Rebelião no presídio de Alcaçuz, no Rio Grande do Norte. As facções criminosas são um problema além da segurança pública (Foto: Johannes MYBURGH/AFP)
O juiz Luis Gustavo Esteves Ferreira decretou na semana passada a prisão preventiva de Rogério Jeremias de Simone, o Gegê do Mangue, considerado hoje o número dois na hierarquia do Primeiro Comando da Capital, o PCC, a maior facção criminosa do Brasil. No caso em questão, Gegê é acusado de ordenar um duplo homicídio. Preso por 17 anos ininterruptos em 14 cadeias do estado de São Paulo por vários crimes, Gegê foi libertado 20 dias antes, em 1º de fevereiro. Foi uma decisão rara, na qual outro juiz, Deyvison dos Reis, concordou com o pedido de um promotor de justiça pelo arquivamento de outro processo: Gegê era acusado de ordenar um homicídio. A decisão foi tomada com base no relato de uma testemunha, que mudou seu depoimento após ser ameaçada por advogadas dele. Ao ser libertado, Gegê forneceu um endereço falso e sumiu. A polícia terá de procurá-lo para cumprir a ordem de prisão – com a desvantagem de que ele é considerado o mais articulado integrante da cúpula da organização. A polícia suspeita que ele pode estar no Paraguai.

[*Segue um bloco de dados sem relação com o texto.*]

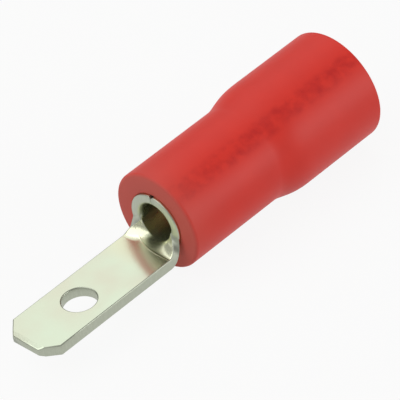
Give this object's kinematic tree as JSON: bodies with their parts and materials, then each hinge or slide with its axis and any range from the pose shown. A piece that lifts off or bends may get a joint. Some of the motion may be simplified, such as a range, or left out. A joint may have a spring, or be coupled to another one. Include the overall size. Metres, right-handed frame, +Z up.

Ainda que tomada com todas as razões defensáveis, com base na convicção do julgador, a decisão colocou nas ruas um dos mais perigosos criminosos do país, num momento particularmente delicado. Desde o final do ano passado está em curso uma guerra entre as maiores facções criminosas do país, na qual a de Gegê está envolvida. O combate se concretizou em chacinas bárbaras em presídios pelo país. Em vários estados, devido à crise fiscal, a segurança pública tange perigosamente o limite da ineficiência, devido ao fato de os policiais estarem nas ruas com salários atrasados e sem as melhores condições de trabalho. Em alguns paira a sombra de greve. Se a polícia tem dificuldades para combater os bandidos organizados quando está tudo em ordem – que, ainda assim, significa policiais mal pagos e mal aparelhados –, que dirá no quadro atual de penúria, desânimo e até hostilidade com o Poder Público. Não poderia haver momento pior para o crime ganhar um reforço.
As autoridades devem ter consciência de que há uma expansão do crime organizado por diversas áreas. Não é mais uma questão meramente de segurança pública, a ser tratada por secretários da área. A questão extrapola o sistema prisional. Há anos as facções tomaram as cadeias; agora controlam o tráfico de drogas no Brasil e em países vizinhos e dominam territórios em capitais como São Paulo e Rio de Janeiro, nos quais impõem sua lei. Há indícios contundentes de que possuem ramificações em negócios com aparência legal, como forma de lavar o dinheiro proveniente do tráfico. (Importante lembrar que a capacidade de lavar dinheiro do crime é passo essencial para a sofisticação de organizações criminosas.)
Existem também sinais de que as facções começam a se infiltrar na política. Em Embu das Artes, na Grande São Paulo, o prefeito Ney Santos só tomou posse ao obter um habeas corpus no Supremo Tribunal Federal, depois de um mês foragido da Justiça: sua prisão fora determinada porque um inquérito da Polícia Civil o acusa de ligação com a organização criminosa paulista da qual Gegê faz parte. Santos é acusado de usar dinheiro proveniente do tráfico para se eleger. Sua defesa nega. A investigação precisa continuar, para dirimir definitivamente as dúvidas sobre a conduta de Santos, afinal é inadmissível que um criminoso conduza uma cidade. Há outros incômodos casos de políticos suspeitos de ligações com o crime organizado, no passado recente e no presente.
Facções se tornaram uma forma lucrativa e segura para os criminosos se associarem, ganharem poder e expandirem seu lucro. É um estágio da profissionalização dentro do crime. Na ausência de uma oposição firme e planejada do Estado, a tendência é que essas organizações continuem a crescer. Podem seguir o exemplo da Máfia na Itália, que conseguiu ter integrantes a defender seus interesses em todas as esferas do poder; do crime comum partiu para lucrar, inclusive, com a corrupção do Estado. O enraizamento das facções brasileiras precisa ser contido, não apenas nas ruas ou nas cadeias, mas em um sentido mais amplo, que exige coordenação e atenção constantes. A migração de suspeitos de ligação com o crime precisa ser contida pelos partidos. A Justiça precisa estar mais atenta à possibilidade de criminosos perigosos escaparem em brechas simples, como a obtida por Gegê do Mangue. As facções criminosas estão bem articuladas; o Estado precisa se articular melhor para conter seu avanço.